When the input does prove to be divisible, then the mul shown gives
the quotient.  Maybe that could be noted on the corresponding side of
the branch, in case it allowed for some CSE.
Comment 1 Falk Hueffner 2003-10-30 22:42:58 UTC
If anybody wants to look into this, the material at http://www.hackersdelight.org/
might be useful.
Comment 2 Andrew Pinski 2003-10-31 01:03:18 UTC
Nice optimizations.
Comment 3 user42 2003-10-31 22:00:44 UTC
Subject: Re:  testing divisibility by constant

I wrote:
>
> 	  if (n % 3 == 0)

Actually, the asm code I included was for a divisor of 171717.  Small
values get strength reduction on the multiplies, obscuring what gets
done.
Comment 4 Cassio Neri 2018-03-14 10:11:09 UTC
A simple mathematical proof that the algorithm works is found here:

http://clomont.com/efficient-divisibility-testing/

See also https://stackoverflow.com/a/49264279/1137388.
Comment 5 Trass3r 2018-11-09 04:21:35 UTC
Should be fixed in https://gcc.gnu.org/bugzilla/show_bug.cgi?id=82853
Comment 6 Wilco 2019-05-30 10:44:40 UTC
Fixed in GCC9.
Comment 7 Cassio Neri 2019-05-31 21:10:25 UTC
Thanks for implementing the modular inverse algorithm in gcc.

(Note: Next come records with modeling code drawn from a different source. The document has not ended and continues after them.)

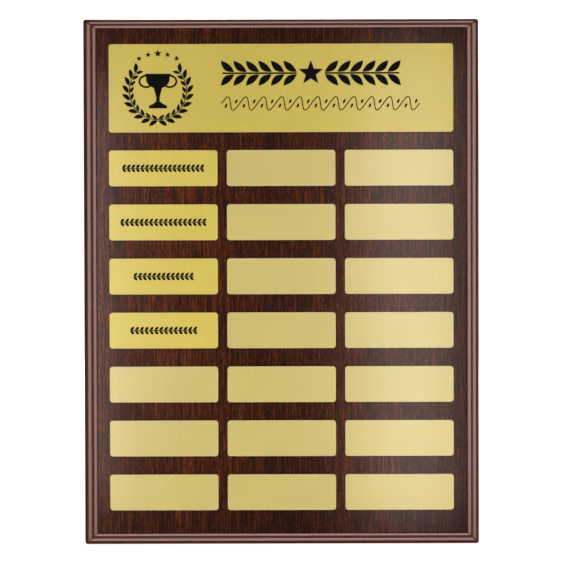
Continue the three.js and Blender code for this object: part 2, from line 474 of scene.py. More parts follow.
def brass_finish(name, colour, haze):
    """Brushed brass sheet under a clear coat, its brush lines upright."""
    brass = Finish(
        name,
        Metallic=1.0,
        Anisotropic=0.35,
        Coat_Weight=haze,
        Coat_Roughness=0.15,
        Coat_IOR=2.3,
    )
    tone = brass.node("Attribute", attribute_name="tone").outputs["Fac"]
    line = brass.noise(brass.sized(0.16, 5, 30), detail=2.0)
    band = brass.noise(brass.sized(0.9, 5, 60, shift=4.4), detail=2.0)
    cloud = brass.noise(brass.sized(26, 26, 26, shift=9.1), detail=2.0)
    brushed = brass.maths("ADD", brass.maths("MULTIPLY", line, 0.5), brass.maths("MULTIPLY", band, 0.5))
    shade = brass.maths("MULTIPLY", brass.spread(brushed, 0.35, 0.65, 0.98, 1.02), tone)
    shade = brass.maths("MULTIPLY", shade, brass.spread(cloud, 0.3, 0.7, 0.985, 1.015))
    tangent = brass.node("Tangent", direction_type="UV_MAP", uv_map="across").outputs["Tangent"]
    return brass.finish(
        Base_Color=brass.scaled(colour, shade),
        Roughness=brass.spread(brushed, 0.3, 0.7, 0.46, 0.50),
        Normal=brass.bump(brushed, 0.002, 0.4),
        Tangent=tangent,
    )


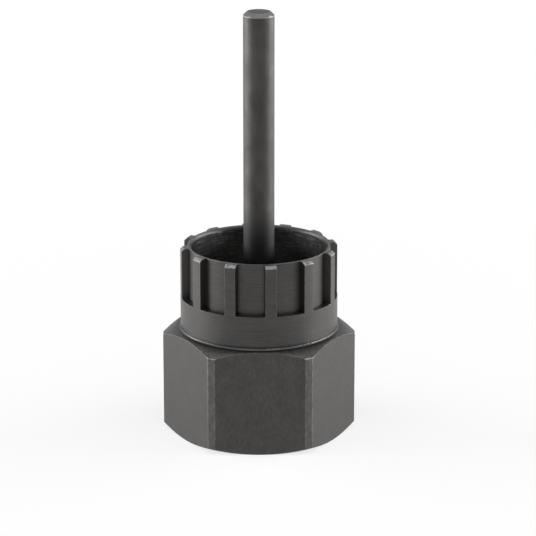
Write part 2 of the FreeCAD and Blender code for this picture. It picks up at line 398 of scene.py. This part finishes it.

However, the implementation has an issue. In some cases, for no obvious reason, the compiler falls back to the old algorithm. For instance,

    bool f1(unsigned n) { return n % 10 == 5; }

as expected, uses the modular inverse algorithm and translates to

    f1(unsigned int):
      imull $-858993459, %edi, %edi
      subl $1, %edi
      rorl %edi
      cmpl $429496729, %edi
      setbe %al
      ret

whereas

    bool f2(unsigned n) { return n % 10 == 6; }

doesn't use the modular inverse algorithm and is the same as in older versions of gcc:

    f2(unsigned int):
      movl %edi, %eax
      movl $3435973837, %edx
      imulq %rdx, %rax
      shrq $35, %rax
      leal (%rax,%rax,4), %eax
      addl %eax, %eax
      subl %eax, %edi
      cmpl $6, %edi
      sete %al
      ret

See on godbolt: https://godbolt.org/z/u-C54I

I would like make another observation. For some divisors (e.g. 7, 19, 21) the modular inverse algorithm seems to be faster than the traditional one even when the remainder r (in n % d == r) is not a compile time constant. In general this happens in cases where the "magic number" M used by the traditional algorithm to replace the division "n / d" with "n * M >> k" is such that M doesn't fit in a register and extra operations are required to overcome this problem. In other words, these are the divisors for which '"Add" indicator' in https://www.hackersdelight.org/magic.htm shows 1.

I made some measurements and I hope to make my results available for your consideration soon.